Pelo estágio do PPI, o primeiro trecho que deve ser licitado é o de 437 quilômetros da BR-364/365, entre os estados de Minas Gerais e Goiás, que escoa a produção agroindustrial do sudeste goiano e do Triângulo Mineiro. Na sequência, a expectativa é que vá a mercado a BR-101 entre o município de Palhoça (SC) até quase a divisa com o Rio Grande do Sul.

"Vemos duas vertentes: avançar com mais trechos à iniciativa privada e resolver problemas nas concessões tanto da terceira quanto, em alguns casos, da segunda etapas", disse o presidente da Associação Brasileira de Concessionárias de Rodovias (ABCR), César Borges.

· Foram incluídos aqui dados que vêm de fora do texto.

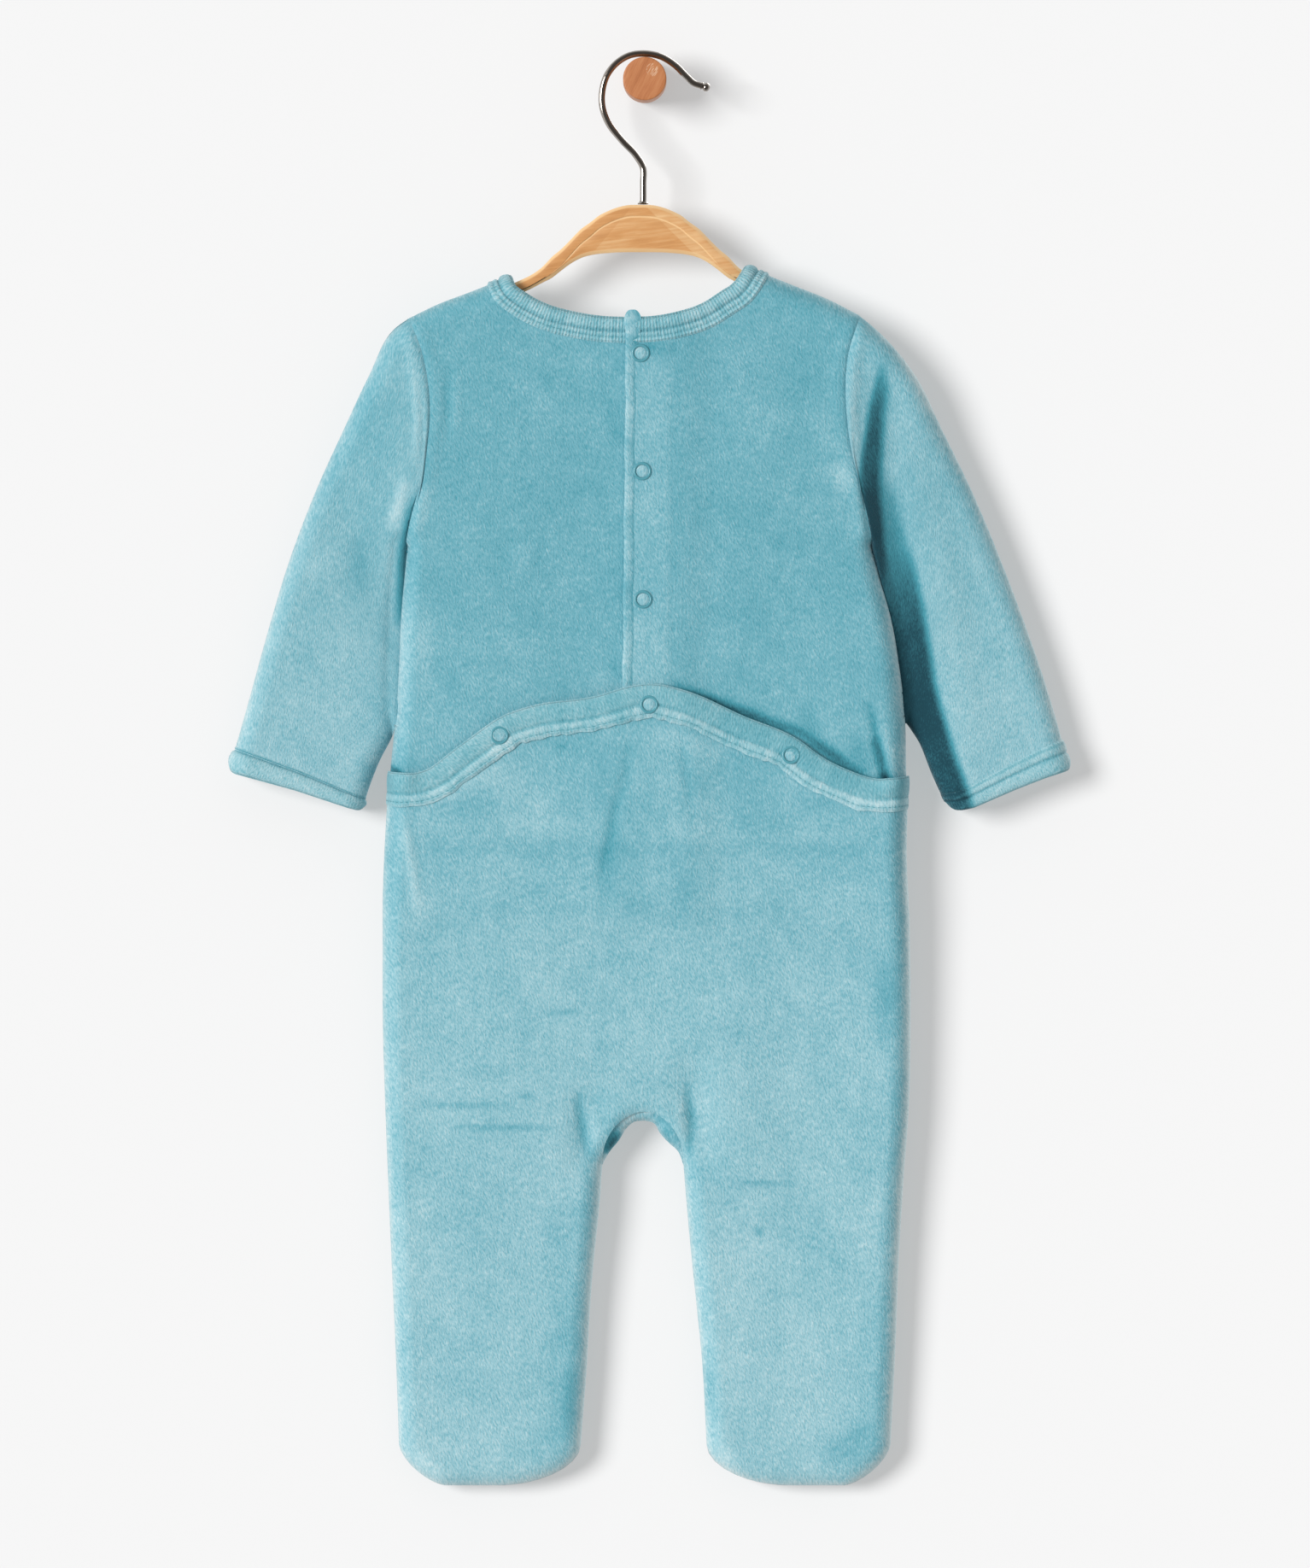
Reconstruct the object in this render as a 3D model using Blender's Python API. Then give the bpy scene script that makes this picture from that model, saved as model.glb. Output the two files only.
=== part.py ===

Ex-ministro dos Transportes, ele se refere às concessões realizadas em 2013-2014 e 2007-2009, respectivamente, cujos vencedores não conseguiram fazer os investimentos no prazo obrigatório por problemas como falta de financiamento e não obtenção de licenças ambientais.

Borges vê com bons olhos a indicação de Tarcísio Gomes de Freitas para o futuro ministério da Infraestrutura do governo Jair Bolsonaro (PSL). Em entrevista ao Valor, Freitas disse que o ideal é tentar resolver pendências dentro dos contratos por meio das revisões quinquenais, em conjunto com os órgãos de controle.

Entre os portos - área que começou a ser transferida também na década de 90 à iniciativa privada - haverá bastante movimentação em 2019. Os quatro primeiros leilões serão de terminais destinados à movimentação de granéis líquidos, notadamente combustíveis, nos portos de Cabedelo (PB) e Vitória (ES).

São instalações pequenas mas estratégicas para o abastecimento das regiões onde estão inseridas. Ainda em dezembro há expectativa de lançamento de mais cinco editais para arrendamentos de áreas também destinadas a combustíveis no porto de Belém (PA). Juntas, elas somam 200 mil metros quadrados.

A grande espera do mercado, no entanto, é pelo novo terminal para contêineres no porto de Suape (PE), ponto estratégico para o fluxo de navios no Nordeste - região com pouca oferta de terminais com grande capacidade para esse nicho de carga. O projeto está em consulta pública e o leilão é esperado para o terceiro trimestre.

Será uma nova instalação com potencial para movimentar aproximadamente 840 mil Teus (contêiner padrão de 20 pés) por ano. O investimento previsto é de mais R$ 1,2 bilhão e a expectativa é que haja interessados - sobretudo grupos internacionais.